As al-Fadhli put it, "It's like a burning soccer ball that everyone throws on the other."
While Bush-era counter-terrorism policy in Yemen relied heavily on capturing al-Qaeda suspects, the Obama administration has carried out a controversial targeted-killing strategy that has come under increasing public scrutiny. The first Senate hearing on the subject was held last week, highlighted by the impassioned testimony of a young Yemeni activist, Farea al-Muslimi, talking about an American airstrike near his village days earlier.

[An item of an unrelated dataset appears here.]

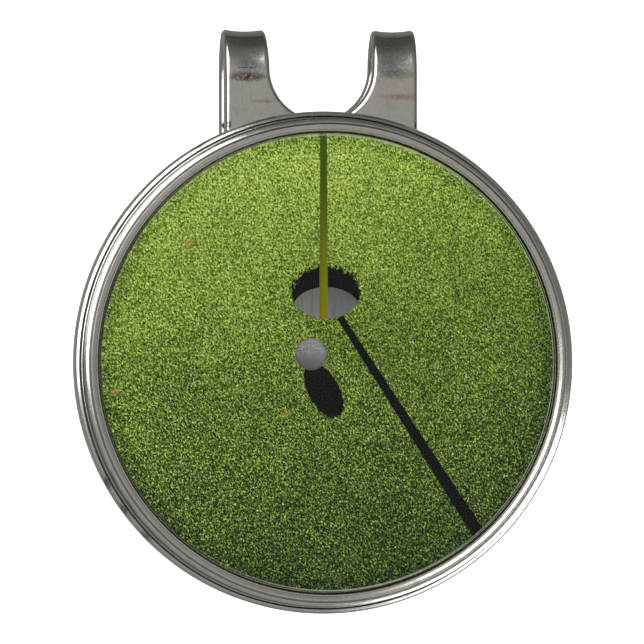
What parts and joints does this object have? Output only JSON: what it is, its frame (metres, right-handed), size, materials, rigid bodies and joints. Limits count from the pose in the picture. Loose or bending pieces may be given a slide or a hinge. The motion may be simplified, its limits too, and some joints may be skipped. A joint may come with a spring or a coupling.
{
  "type": "golf ball marker with hat clip",
  "caption": "Round golf ball marker with a printed, clear-domed face, held by a magnet in the shallow cup of a two-armed spring-metal hat clip.",
  "frame": {"origin": "on the marker's axis, on the flat back of the clip's tongue", "axes": "+Z along the marker's axis towards its face, +Y towards the clip's two bent arms, +X to the right seen from the face"},
  "size_m": [0.026, 0.0304, 0.0066],
  "materials": {
    "clip_plating": "bright nickel plating over pressed sheet, with faint rolling marks and tarnish near the bends",
    "cup_plating": "bright nickel plating, rounded lip",
    "marker_plating": "bright nickel plating over a stepped rim",
    "magnet_plating": "satin plated magnet",
    "solder_metal": "dull grey solder",
    "glue": "thin hardened adhesive",
    "print": "colour print of a putting green",
    "clear_resin": "clear cast resin dome"
  },
  "bodies": {
    "clip": {"front_plate": "clip_plating", "spring_bends": "clip_plating", "solder": "solder_metal", "cup": "cup_plating", "magnet_adhesive": "glue", "magnet": "magnet_plating"},
    "tongue_body": {"tongue": "clip_plating"},
    "marker": {"marker_body": "marker_plating", "print_adhesive": "glue", "printed_insert": "print", "dome": "clear_resin"}
  },
  "joints": [
    {"name": "tongue_flex", "type": "hinge", "parent": "clip", "child": "tongue_body", "pos_m": [0, 0.01494, 0.0016], "axis": [1, 0, 0], "range_deg": [-1.5, 8], "stiffness_Nm_per_rad": 4, "deforming": ["spring_bends"]},
    {"name": "marker_lift", "type": "slide", "parent": "clip", "child": "marker", "axis": [0, 0, 1], "range_m": [0, 0.012]}
  ]
}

"The reality is that U.S. interests in Yemen are always going to be first and foremost security interests," said Danya Greenfield, the deputy director of the Rafik Hariri Center at the Atlantic Council, a think-tank in Washington, D.C.
Al-Fadhli holds an unexpectedly moderate stance on U.S. drone policy. While he stopped short of endorsing American strikes, he did not denounce them either, instead saying that they are preferable to Yemeni Air Force operations. He lived in Abyan during the heaviest periods of U.S. drone strikes in the region, from mid-2011 to late 2012, and said that, "When the Americans strike a target, they strike the target correctly, 100 percent."
"Yemeni planes bomb indiscriminately. They break houses, they kill innocent people, and the relationship with America is clear. So leave the skies to the Americans," he said.
In many ways, the enigmatic Fadhli embodies the challenges facing an international community that has struggled for decades to make the right move-or at least avoid erring too seriously-in the chess game of Yemeni politics. The unprecedented size and scope of support on offer from foreign donors during Yemen's current transition has only magnified these concerns. Perhaps Greenfield phrases the problem best:
"It's very easy to get lost, or stuck, or misled within the complicated web of factors in Yemen," she said. "There is no one single truth."